Goal: Check every line of the entries that follow, and copy the ones containing "this".

Raw data:

☆ ☆ ☆ ☆ ☆

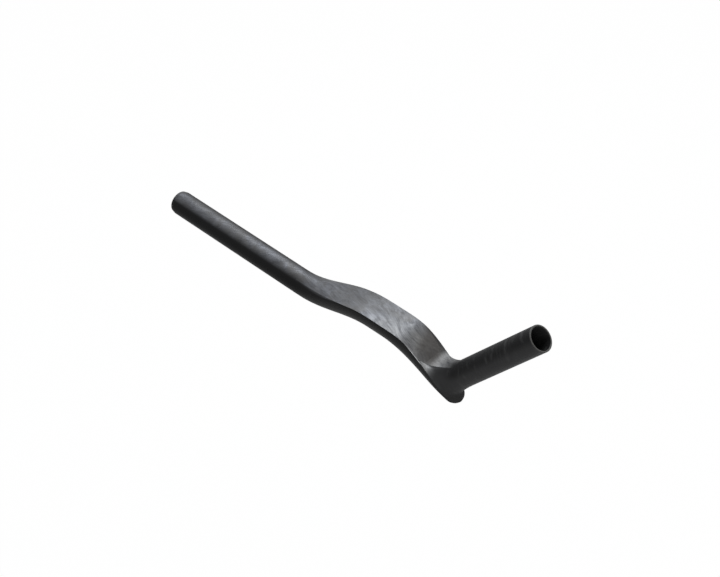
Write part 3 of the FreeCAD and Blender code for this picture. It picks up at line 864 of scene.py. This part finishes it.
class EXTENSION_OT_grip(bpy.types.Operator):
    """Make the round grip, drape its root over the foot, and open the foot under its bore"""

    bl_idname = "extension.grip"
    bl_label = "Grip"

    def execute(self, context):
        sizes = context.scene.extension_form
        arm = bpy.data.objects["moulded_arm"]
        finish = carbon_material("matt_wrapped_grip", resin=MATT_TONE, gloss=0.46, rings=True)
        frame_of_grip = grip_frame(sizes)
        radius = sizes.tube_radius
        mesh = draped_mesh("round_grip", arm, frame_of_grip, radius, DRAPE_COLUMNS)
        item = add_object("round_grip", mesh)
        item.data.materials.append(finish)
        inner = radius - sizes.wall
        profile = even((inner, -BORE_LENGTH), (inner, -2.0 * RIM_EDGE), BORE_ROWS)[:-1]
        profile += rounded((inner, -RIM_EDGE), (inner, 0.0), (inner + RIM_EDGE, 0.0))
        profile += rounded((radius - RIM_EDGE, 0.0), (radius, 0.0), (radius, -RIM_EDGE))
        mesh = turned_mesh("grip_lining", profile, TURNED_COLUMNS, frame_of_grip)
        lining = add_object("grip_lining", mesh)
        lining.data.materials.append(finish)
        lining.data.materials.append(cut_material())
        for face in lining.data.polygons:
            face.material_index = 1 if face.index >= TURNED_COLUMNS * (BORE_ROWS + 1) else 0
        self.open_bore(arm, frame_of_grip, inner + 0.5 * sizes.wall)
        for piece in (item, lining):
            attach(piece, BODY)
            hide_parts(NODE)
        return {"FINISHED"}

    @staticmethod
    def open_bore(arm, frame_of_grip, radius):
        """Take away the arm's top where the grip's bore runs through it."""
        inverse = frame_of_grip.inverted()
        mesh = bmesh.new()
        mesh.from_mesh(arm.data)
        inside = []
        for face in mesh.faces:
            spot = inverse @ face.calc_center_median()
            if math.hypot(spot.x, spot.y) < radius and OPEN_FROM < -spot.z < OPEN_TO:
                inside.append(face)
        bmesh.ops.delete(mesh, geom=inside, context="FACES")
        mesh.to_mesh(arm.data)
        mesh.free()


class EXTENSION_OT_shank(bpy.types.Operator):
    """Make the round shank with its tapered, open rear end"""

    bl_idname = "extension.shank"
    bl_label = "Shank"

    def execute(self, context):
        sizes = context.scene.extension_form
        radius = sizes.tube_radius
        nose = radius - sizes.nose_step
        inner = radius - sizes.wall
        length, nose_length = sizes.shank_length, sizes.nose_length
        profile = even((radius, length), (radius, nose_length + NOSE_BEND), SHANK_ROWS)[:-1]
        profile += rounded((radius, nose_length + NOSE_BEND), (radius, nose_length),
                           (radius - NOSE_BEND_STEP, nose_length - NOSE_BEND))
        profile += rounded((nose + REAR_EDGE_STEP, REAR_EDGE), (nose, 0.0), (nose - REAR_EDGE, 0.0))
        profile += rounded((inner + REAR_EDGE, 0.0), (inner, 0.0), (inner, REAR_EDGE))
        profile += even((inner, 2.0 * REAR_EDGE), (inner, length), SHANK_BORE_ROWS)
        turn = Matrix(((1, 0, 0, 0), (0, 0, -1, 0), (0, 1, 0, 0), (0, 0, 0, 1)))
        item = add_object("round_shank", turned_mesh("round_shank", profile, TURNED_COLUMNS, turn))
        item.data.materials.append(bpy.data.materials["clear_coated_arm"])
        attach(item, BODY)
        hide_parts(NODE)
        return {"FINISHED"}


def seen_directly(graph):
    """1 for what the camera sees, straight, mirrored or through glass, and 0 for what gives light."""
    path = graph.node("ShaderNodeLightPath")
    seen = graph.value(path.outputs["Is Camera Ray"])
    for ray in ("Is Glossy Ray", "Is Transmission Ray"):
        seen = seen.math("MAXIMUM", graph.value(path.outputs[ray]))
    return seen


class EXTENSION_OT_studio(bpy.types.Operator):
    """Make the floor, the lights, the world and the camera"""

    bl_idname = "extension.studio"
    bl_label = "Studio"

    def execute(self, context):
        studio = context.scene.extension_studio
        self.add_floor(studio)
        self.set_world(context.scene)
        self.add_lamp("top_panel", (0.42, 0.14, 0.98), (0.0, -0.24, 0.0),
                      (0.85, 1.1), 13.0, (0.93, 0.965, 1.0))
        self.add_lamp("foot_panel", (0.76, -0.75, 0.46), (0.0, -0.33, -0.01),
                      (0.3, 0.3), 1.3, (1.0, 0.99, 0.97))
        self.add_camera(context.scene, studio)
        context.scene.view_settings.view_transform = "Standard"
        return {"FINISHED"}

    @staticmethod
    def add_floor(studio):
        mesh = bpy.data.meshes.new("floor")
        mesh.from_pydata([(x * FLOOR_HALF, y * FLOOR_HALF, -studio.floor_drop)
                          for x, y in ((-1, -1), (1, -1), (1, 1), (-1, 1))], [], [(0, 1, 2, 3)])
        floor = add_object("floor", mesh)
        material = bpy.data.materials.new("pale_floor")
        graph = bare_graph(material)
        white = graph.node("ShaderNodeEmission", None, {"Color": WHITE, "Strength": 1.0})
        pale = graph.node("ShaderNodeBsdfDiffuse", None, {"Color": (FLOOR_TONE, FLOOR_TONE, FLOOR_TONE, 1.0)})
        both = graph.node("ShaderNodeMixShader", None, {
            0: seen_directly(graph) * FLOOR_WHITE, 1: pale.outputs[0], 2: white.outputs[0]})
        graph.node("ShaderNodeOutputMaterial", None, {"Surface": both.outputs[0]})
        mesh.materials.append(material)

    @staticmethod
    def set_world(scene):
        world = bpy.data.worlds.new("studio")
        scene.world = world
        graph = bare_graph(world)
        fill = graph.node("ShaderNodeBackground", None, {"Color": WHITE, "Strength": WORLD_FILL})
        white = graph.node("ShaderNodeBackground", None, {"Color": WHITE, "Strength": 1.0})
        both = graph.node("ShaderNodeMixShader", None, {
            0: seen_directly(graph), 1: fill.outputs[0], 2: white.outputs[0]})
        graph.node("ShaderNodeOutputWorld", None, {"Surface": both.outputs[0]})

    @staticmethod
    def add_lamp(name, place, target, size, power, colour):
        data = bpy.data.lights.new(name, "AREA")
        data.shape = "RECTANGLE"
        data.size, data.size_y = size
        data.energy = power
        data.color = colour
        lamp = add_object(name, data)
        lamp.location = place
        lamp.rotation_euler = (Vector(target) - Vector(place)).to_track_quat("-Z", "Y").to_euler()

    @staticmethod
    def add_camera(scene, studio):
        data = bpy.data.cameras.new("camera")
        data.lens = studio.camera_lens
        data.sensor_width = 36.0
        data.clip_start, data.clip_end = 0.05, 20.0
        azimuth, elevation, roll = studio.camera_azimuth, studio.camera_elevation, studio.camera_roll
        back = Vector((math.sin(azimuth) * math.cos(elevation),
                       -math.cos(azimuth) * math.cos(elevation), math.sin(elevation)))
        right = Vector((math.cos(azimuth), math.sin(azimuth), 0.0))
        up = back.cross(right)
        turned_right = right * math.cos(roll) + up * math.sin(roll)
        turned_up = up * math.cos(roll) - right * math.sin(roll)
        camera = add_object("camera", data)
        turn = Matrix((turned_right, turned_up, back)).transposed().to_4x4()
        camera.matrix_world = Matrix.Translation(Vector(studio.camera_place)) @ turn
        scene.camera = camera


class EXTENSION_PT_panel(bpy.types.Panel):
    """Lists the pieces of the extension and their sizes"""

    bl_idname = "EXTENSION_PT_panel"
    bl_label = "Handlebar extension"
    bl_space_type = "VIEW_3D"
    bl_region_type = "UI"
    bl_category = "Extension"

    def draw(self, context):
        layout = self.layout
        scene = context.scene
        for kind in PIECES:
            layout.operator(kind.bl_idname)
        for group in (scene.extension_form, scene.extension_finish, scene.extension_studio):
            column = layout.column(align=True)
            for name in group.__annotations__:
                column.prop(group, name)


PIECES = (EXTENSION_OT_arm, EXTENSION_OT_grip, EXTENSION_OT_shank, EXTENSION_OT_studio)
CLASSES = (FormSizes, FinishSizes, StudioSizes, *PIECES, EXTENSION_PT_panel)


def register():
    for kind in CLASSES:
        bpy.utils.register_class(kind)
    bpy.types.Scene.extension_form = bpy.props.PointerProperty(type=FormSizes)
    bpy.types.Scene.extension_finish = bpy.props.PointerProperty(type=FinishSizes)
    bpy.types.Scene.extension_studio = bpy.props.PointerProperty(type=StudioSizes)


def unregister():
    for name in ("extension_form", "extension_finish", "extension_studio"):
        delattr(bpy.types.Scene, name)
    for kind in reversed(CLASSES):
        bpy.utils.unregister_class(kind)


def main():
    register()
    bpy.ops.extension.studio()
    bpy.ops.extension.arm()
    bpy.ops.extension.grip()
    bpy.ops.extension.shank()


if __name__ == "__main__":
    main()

☆ ☆ ☆ ☆ ☆

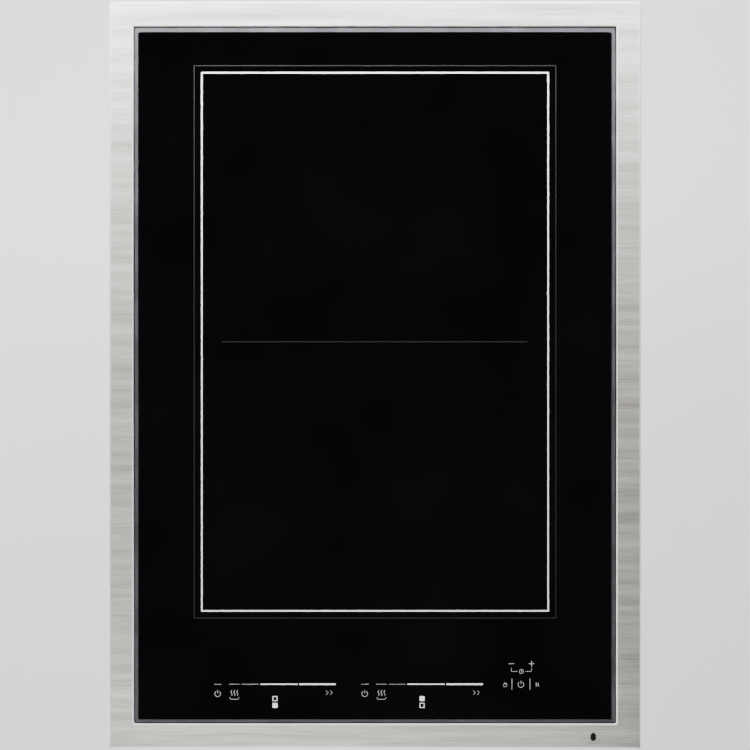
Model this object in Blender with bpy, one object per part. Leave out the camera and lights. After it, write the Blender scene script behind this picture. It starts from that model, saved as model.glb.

☆ ☆ ☆ ☆ ☆

Output of the exercise:
Write part 3 of the FreeCAD and Blender code for this picture. It picks up at line 864 of scene.py. This part finishes it.
Model this object in Blender with bpy, one object per part. Leave out the camera and lights. After it, write the Blender scene script behind this picture. It starts from that model, saved as model.glb.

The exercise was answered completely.